Pero esos consumidores criados ya en la abundancia de posguerra encontraban la hamburguesa tradicional, basada en el modelo White Castle, un tanto pequeña. Y ahí es donde entra en 1957 Burger King y su Whopper. Ya el nombre indicaba algo fantástico, gigante (y también algo más caro que el Big Mac). Asumiendo su papel de segundón, Burger King ha basado gran parte de su publicidad a lo largo de las décadas en chinchar al líder. La batalla llegó a su punto álgido en los 80 con las llamadas Burger Wars y tuvo un giro inesperado en 2015, cuando Burger King astutamente propuso a su competidor crear un McWhopper solo para el Día Internacional de la Paz y destinar a ese fin todos sus beneficios.
La última década ha visto dispararse la popularidad de cadenas más nicho como In’N’Out Burger (ellos proveen las hamburguesas con las que se pringan las estrellas la noche de los Oscar), Shake Shack o la propia Five Guys y pocos chefs y empresarios de la restauración se han resistido a beneficiarse del revival semiirónico del bocadillo universal. Nick Jones, el fundador de Soho House, abrió un Dirty Burger en Londres (la cadena tiene ya una sede en Barcelona), Gordon Ramsay creó un BurGr en Nevada y hasta Mark Wahlberg se inventó en Boston los Wahlburgers, junto con sus hermanos, lo que les dio para un reality show.

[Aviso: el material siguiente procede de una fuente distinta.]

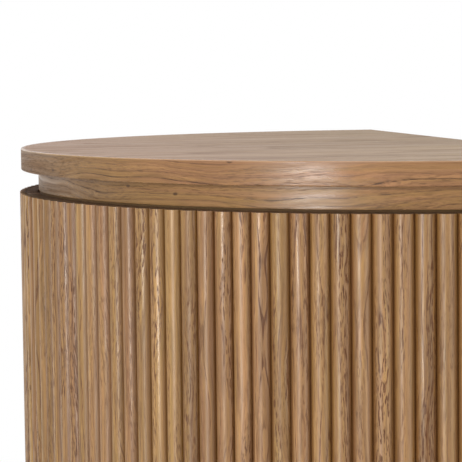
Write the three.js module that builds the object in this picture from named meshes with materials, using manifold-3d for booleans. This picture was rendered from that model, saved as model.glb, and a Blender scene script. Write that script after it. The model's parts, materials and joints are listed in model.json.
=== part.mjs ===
// Half-moon bar cabinet in oak. A slab top stands on a recessed neck, the body is wrapped in upright half-round
// slats, two quarter-round doors meet at the front centre and the back is flat.
// Millimetres, +Z up. The floor is z = 0, the front faces -Y, and the origin lies under the middle of the outline.
import * as THREE from "three";
import { mergeVertices } from "three/addons/utils/BufferGeometryUtils.js";
import Module from "manifold-3d";

const wasm = await Module();
wasm.setup();

// Outline of the whole cabinet
const bodyRadius = 482; // curved front, out to the crowns of the slats
const returnLength = 62; // straight side between the end of the curve and the flat back
const overallHeight = 1065;

// Top slab
const slabThickness = 25;
const slabShyOfSlats = 2; // the slab's edge stands this far behind the crowns
const slabArris = 1;

// Neck, a recessed band that also serves as the finger pull of the doors
const neckHeight = 24;
const neckRecess = 22; // crowns of the slats to the face of the neck
const neckBandThickness = 22;

// Slats
const slatsPerDoor = 36;
const slatsPerReturn = 3;
const slatRise = 6.5; // crown above the grooves
const slatBacking = 1.5; // veneer that the slats are glued to
const glueLine = 0.3;

// Carcass and doors
const doorThickness = 21; // crowns to inner face
const doorRest = 2; // inner face of the doors to the edges of the carcass
const doorDrop = 2; // upper edges of doors and side slats, below the upper face of the carcass
const centreGap = 2; // between the two doors
const panelThickness = 18;
const backThickness = 12;

// Inside
const shelfThickness = 18;
const shelfSetback = 20; // edge of the carcass to the edge of a shelf
const middleShelfHeight = 460; // clear height under the middle shelf
const lowerShelfHeight = 215; // clear height under the two lower shelves
const dividerThickness = 18;
const housingDepth = 5; // grooves that carry the shelves
const housingClearance = 0.2;
const shelfShoulder = 4; // front end of a groove behind the front edge of a side panel

// Stemware rails, T-shaped, hung under the carcass top
const railCount = 4;
const railPitch = 105;
const railLength = 330;
const railWebWidth = 15;
const railWebHeight = 24;
const railFlangeWidth = 75;
const railFlangeThickness = 9;
const railBackGap = 25; // rear ends to the back panel

// Plinth and glides
const plinthHeight = 60;
const plinthRecess = 40; // crowns of the slats to the face of the plinth
const plinthThickness = 22;
const glideHeight = 4;
const glideRadius = 9;
const glideAngles = [-58, 0, 58]; // degrees from the front centre, under the curved band
const backGlideInset = 100; // ends of the rear rail to the middle of its glides

// Butt hinges, three to a door, with their barrels lying in the groove beside the door
const hingeHeightShares = [0.1, 0.5, 0.9];
const hingeGap = 2.2; // edge of a door to the side panel that carries it
const leafHeight = 60;
const leafThickness = 0.8;
const leafInset = 2; // inner edge of a leaf to the inner face of the door
const barrelRadius = 2.5;
const barrelClearance = 0.3; // barrel to slat, and knuckle to knuckle
const boreRadius = 1.5;
const pinRadius = 1.2;
const pinHeadHeight = 1.5;
const knuckleCount = 5;

// Magnetic catches inside the carcass top and bottom, with a steel strike on each door
const catchWidth = 40;
const catchDepth = 16;
const catchHeight = 12;
const catchSlat = 2; // the catch stands behind this slat, counted from the front centre
const strikeWidth = 30;
const strikeThickness = 1.5;
const strikeHeight = 10;
const magnetGap = 0.5;

// Smoothness of the curves
const slatFacets = 6;
const bandFacets = 48;
const roundFacets = 12;
const cutOverrun = 5; // how far a cutting block runs past what it cuts

// Heights and plan positions that follow from the sizes above
const bodyBottom = glideHeight + plinthHeight;
const ledge = overallHeight - slabThickness - neckHeight;
const doorHeight = ledge - doorDrop - bodyBottom;
const centreY = (bodyRadius - returnLength) / 2; // centre of the curve
const backY = centreY + returnLength;
const grooveRadius = bodyRadius - slatRise;
const backingRadius = grooveRadius - slatBacking;
const coreRadius = backingRadius - glueLine;
const doorInnerRadius = bodyRadius - doorThickness;
const carcassRadius = doorInnerRadius - doorRest;
const neckRadius = bodyRadius - neckRecess;
const plinthRadius = bodyRadius - plinthRecess;
const shelfRadius = carcassRadius - shelfSetback;
const backInnerY = backY - backThickness;
const floorOfCarcass = bodyBottom + panelThickness;
const ceilingOfCarcass = ledge - panelThickness;
const middleShelfZ = floorOfCarcass + middleShelfHeight;
const lowerShelfZ = floorOfCarcass + lowerShelfHeight;
const slatAngle = Math.PI / 2 / slatsPerDoor;
const returnPitch = returnLength / slatsPerReturn;

const cabinet = new THREE.Group();

// Finishes
const finishes = {
  oak: { color: 0xa67c52, roughness: 0.55, metalness: 0 },
  oakTop: { color: 0xb0a18f, roughness: 0.6, metalness: 0 },
  oakVeneer: { color: 0xb08c60, roughness: 0.6, metalness: 0 },
  brass: { color: 0xb8955a, roughness: 0.35, metalness: 1 },
  steel: { color: 0x9a9a9a, roughness: 0.4, metalness: 1 },
  nylon: { color: 0x2a2826, roughness: 0.7, metalness: 0 },
};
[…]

Si algo queda claro en el libro es que quienes se dedican al negocio y, aun más, quienes consumen toda esa carne picada, se toman el asunto muy en serio. Michaels entrevista a críticos, historiadores, chefs y carniceros. Muchos de ellos llegan armados de reglas y mandamientos, que a veces se contradicen –el dueño de la cadena australiana Burger Table cree que solo es aceptable condimentar la carne con sal y pimienta, mientras que Jones presume de que en Dirty Burger la mezcla ya lleva mostaza de serie– pero hay algunas constantes. Las más importantes: el pan no es opcional y la hamburguesa se come siempre con las manos.